First Man (dangerously): Who told you you could do it? (Pause)
Second Man (scared): What?
First Man (threateningly): You know what I'm talking about ... (Pause)
Second Man (by now petrified): What?
First Man (shouting): Who gave you permission to bugger about with my plays?
Second Man: You did. (Pause)
First Man: Oh.
(Fade to black.)
You'd imagine this might be the experience of people collaborating with Harold Pinter on his work - a terrifying Cocktail Party of simmering menace, underlying cruelty, barely suppressed violence, and an awful lot of ... pauses.
The director Joe Harmston knows all about working with Pinter. Over the past four years he has assisted him on the direction of such plays as Taking Sides, The Hothouse and Twelve Angry Men. He is now directing him as Harry in a new production of The Collection, which opens in a Pinter triple bill with The Lover and A Kind of Alaska at the Donmar Warehouse in London tonight.
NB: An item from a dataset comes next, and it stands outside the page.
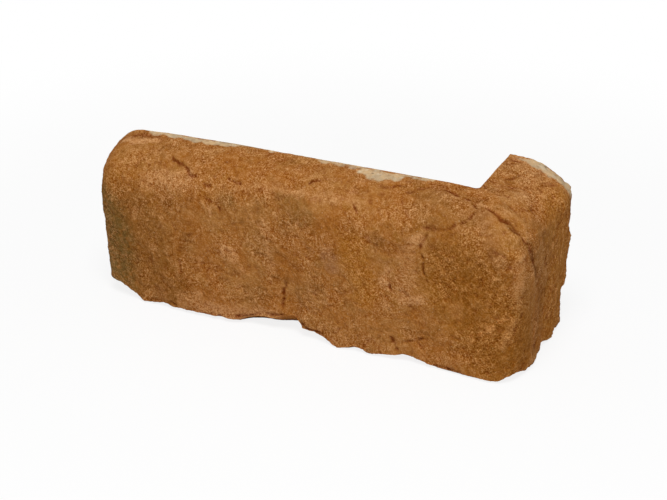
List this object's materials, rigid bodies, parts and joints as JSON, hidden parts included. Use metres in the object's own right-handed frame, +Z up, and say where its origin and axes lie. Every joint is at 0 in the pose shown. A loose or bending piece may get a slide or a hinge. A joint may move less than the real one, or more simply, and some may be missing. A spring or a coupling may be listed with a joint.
{
  "type": "concrete stone veneer corner",
  "caption": "L-shaped cast concrete veneer corner with a split-rock face carried round its outer corner, flat backs and a flat bed.",
  "frame": {"origin": "middle of the unit's box in plan, on the bed that it stands on", "axes": "+Z up; +X along the long leg towards the outer corner; the long leg's rock face looks towards -Y, and the return runs towards +Y with its rock face looking towards +X"},
  "size_m": [0.305, 0.1, 0.1149],
  "materials": {
    "pigmented_concrete": "rough sandy cast face coloured in sienna, ochre and brown, with pale bare concrete where the colour misses"
  },
  "bodies": {
    "root": {"veneer_corner": "pigmented_concrete"}
  },
  "joints": []
}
Harmston confirms the stereotypical image. "People's impression of rehearsing with Harold is that everyone talks in half-sentences, it is very threatening and fraught, and you never know if someone is going to walk out or not. But it's not like that," he claims. "There's a lot of fun and laughter in rehearsals with Harold." Laughter? With Pinter? "We just get on with it, interspersed with cups of tea and ginger biscuits."
Lia Williams, who was directed by Pinter in David Mamet's Oleanna, now finds herself playing alongside him in The Collection. She reckons that having the author in situ is "the greatest resource", before admitting that "it does add edge to rehearsals. But you can't play Pinter unless you're on the point of a nervous breakdown anyway, so it actually helps".
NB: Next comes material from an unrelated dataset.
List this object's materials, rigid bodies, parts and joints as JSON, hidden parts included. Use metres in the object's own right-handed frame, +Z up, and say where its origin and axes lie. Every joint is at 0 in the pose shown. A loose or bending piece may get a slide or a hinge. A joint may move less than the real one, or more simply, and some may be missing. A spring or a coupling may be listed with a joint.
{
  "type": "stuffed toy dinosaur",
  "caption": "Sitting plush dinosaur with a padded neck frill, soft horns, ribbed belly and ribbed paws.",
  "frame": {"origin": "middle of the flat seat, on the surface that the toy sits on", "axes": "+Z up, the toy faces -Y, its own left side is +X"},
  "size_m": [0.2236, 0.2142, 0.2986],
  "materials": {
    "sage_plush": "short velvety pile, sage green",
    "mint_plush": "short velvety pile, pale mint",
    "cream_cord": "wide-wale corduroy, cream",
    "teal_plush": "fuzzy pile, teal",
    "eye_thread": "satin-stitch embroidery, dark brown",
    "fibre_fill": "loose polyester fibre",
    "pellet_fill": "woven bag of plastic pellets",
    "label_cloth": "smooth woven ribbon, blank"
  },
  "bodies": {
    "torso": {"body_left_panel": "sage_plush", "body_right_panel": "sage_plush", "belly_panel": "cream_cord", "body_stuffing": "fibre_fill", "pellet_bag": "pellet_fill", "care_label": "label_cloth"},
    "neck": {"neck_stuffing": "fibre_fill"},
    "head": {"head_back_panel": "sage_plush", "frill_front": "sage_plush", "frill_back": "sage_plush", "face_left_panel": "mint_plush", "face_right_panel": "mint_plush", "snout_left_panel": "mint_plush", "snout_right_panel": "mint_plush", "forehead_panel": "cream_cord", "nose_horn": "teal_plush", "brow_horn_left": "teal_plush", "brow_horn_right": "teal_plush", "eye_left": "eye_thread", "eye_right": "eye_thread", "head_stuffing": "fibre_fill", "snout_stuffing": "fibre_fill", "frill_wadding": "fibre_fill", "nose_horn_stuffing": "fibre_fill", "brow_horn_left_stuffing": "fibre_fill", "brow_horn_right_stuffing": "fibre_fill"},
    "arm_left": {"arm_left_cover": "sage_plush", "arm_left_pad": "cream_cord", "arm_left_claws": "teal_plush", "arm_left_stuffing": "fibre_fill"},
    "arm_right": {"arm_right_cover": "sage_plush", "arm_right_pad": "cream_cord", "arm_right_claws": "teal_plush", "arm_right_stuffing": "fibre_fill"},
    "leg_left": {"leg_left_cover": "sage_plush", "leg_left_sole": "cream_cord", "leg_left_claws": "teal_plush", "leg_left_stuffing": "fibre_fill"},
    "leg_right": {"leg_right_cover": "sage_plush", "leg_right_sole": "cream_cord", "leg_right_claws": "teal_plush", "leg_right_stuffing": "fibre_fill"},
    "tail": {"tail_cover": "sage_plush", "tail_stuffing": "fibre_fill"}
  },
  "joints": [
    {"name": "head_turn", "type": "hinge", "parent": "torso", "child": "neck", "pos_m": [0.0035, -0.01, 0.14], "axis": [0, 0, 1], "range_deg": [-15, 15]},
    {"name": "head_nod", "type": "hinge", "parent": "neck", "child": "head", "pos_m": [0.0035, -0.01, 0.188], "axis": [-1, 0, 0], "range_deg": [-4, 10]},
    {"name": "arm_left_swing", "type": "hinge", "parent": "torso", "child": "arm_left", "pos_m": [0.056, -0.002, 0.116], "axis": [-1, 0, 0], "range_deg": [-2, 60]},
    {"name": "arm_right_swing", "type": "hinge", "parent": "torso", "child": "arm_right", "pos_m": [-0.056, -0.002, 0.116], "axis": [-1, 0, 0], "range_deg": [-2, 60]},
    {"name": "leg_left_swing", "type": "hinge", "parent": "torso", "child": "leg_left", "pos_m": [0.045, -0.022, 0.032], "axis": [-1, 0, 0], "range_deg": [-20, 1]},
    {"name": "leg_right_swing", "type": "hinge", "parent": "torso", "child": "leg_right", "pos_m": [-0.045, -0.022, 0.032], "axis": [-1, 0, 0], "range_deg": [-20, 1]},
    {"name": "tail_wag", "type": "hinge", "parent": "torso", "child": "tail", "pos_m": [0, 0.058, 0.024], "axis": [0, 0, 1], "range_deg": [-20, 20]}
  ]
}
For his part, Douglas Hodge, who has acted opposite Pinter in No Man's Land and now in The Collection, finds working with him less knee-tremblingly scary. "He's a volatile and powerful bloke, no doubt about it. But he wouldn't be the playwright he is if he didn't have those qualities. Working with him is actually the opposite of intimidating. Without sounding pretentious, it's liberating. You feel you have his credence - and he's often as nervous as you are. Also, if he's acting in a play he's written, he's beautifully well-mannered. He doesn't say to the director, `this isn't how it was meant to be'." He apparently doesn't get many lines wrong, either.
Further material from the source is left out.